All the questions about what Dr. Mudd knew and when he knew it are explored in this book. Summers also includes extensive documentation, including many letters that Dr. Mudd wrote to his wife and others while he was a prisoner at Fort Jefferson. These letters include a description of his one attempt to escape from the prison, the harsh conditions under which he and the other prisoners lived, his relationship with other men who were sentenced in connection with the conspiracies against Lincoln, and his heroic part in stemming the yellow-jack epidemic. The average reader might not want to read all of these documents—although a history wonk such as me might devour them—but they do present in a convenient collection an opportunity to hear history unfolding in the voices of those who were taking part in it.

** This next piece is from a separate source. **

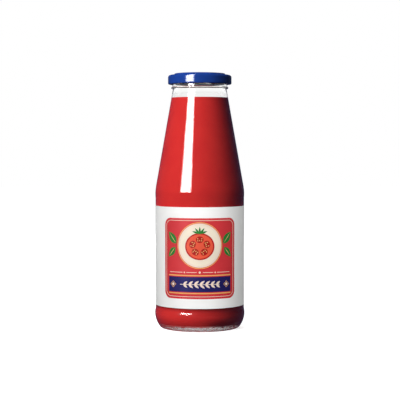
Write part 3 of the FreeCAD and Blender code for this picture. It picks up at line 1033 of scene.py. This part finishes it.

Books: “Worst Seat in the House”
February 13, 2016
Last summer, I wrote a post here about Scott Martelle’s book, “The Madman and the Assassin,” which was a biography of Thomas “Boston” Corbett, the eccentric soldier who shot John Wilkes Booth. What was interesting about that book, besides the fact that Martelle executed it so well, was the fact that in the 150 years that elapsed since Booth died, no one else had written a book-length account of Corbett’s life. Now, hard on Martelle’s heels, comes Caleb Jenner Stephens, with a rare and perhaps unique book-length account of the life of Henry Rathbone, one of only four people present when Booth murdered Abraham Lincoln. Rathbone, an army major at the time, and his fiancé, Clara Harris, joined Abraham and Mary Todd Lincoln at Ford’s Theater on April 14, 1865 for a performance of the comedy Our American Cousin.
The only reason the couple accompanied the Lincolns that night was that everyone else who had been invited—notably including General Ulysses S. Grant and his wife, Julia—had declined. The advance chatter that the Grants and the Lincolns might attend together just days after Robert E. Lee surrendered the Army of Northern Virginia had caused some excitement in Washington, but Julia Grant was one of many people in the capital who could not abide Mary Lincoln, so the Grants avoided the appointment by repairing to New Jersey to visit their children. Rathbone, who was sitting in the rear of the presidential box when Booth entered, confronted the assassin after the murder had been committed and sustained a serious knife wound in his left arm.
Despite the injury, he tried unsuccessfully to prevent Booth from leaping from the box to the stage from whence he made his escape. Rathbone, who came from a wealthy Albany family, later married Clara Harris, who was also his stepsister, and the couple had three children, including U.S. Representative Henry Riggs Rathbone of Illinois. Rathbone recovered from the wound to his arm, but his mental health seems to have been permanently impaired by his experience at the theater and especially by the fact that he had been unable to either prevent Lincoln’s death or keep Booth from escaping. It was unreasonable for Rathbone to assume guilt for this, but the event was so sudden and shocking that reason didn’t play a part in his reaction to it. Stephens makes that argument, in some detail, that Rathbone suffered from what is now known as post traumatic stress syndrome. The author also explores an account of the murder—raised in a contemporary publication—which holds that Rathbone saw Booth enter the presidential box before the murder and rose to ask Booth what business he had there, but was brushed aside as Booth approached the president from behind and fired the fatal shot.
I am not aware that this version appears in any public record. Stephens attributes it to The Public Ledger, a daily newspaper then being published in Philadelphia. According to The Public Ledger, Clara Harris gave this alternative version during an interview with Secretary of War Edwin M. Stanton. Stephens gives weight to this account and repeatedly—and, I think, unfairly—refers to Rathbone’s “failure to protect the president.” In one instance, in fact—in a stunning exercise of hyperbole—the author accuses Rathbone of “failing the whole world.”
Rathbone remained in the army until 1879 and retired with the rank of brevet colonel. He and his family were living in Germany on December 23, 1883, when, after many years of psychic and emotional instability, he murdered Clara and tried to commit suicide. He was consigned to a reasonably comfortable asylum in Germany for the remaining twenty-seven years of his life. This book suffers from bad grammar and syntax to a degree that is very distracting. However, Stephens has made a contribution to the literature surrounding the murder of Abraham Lincoln by compiling a chronicle that has been neglected.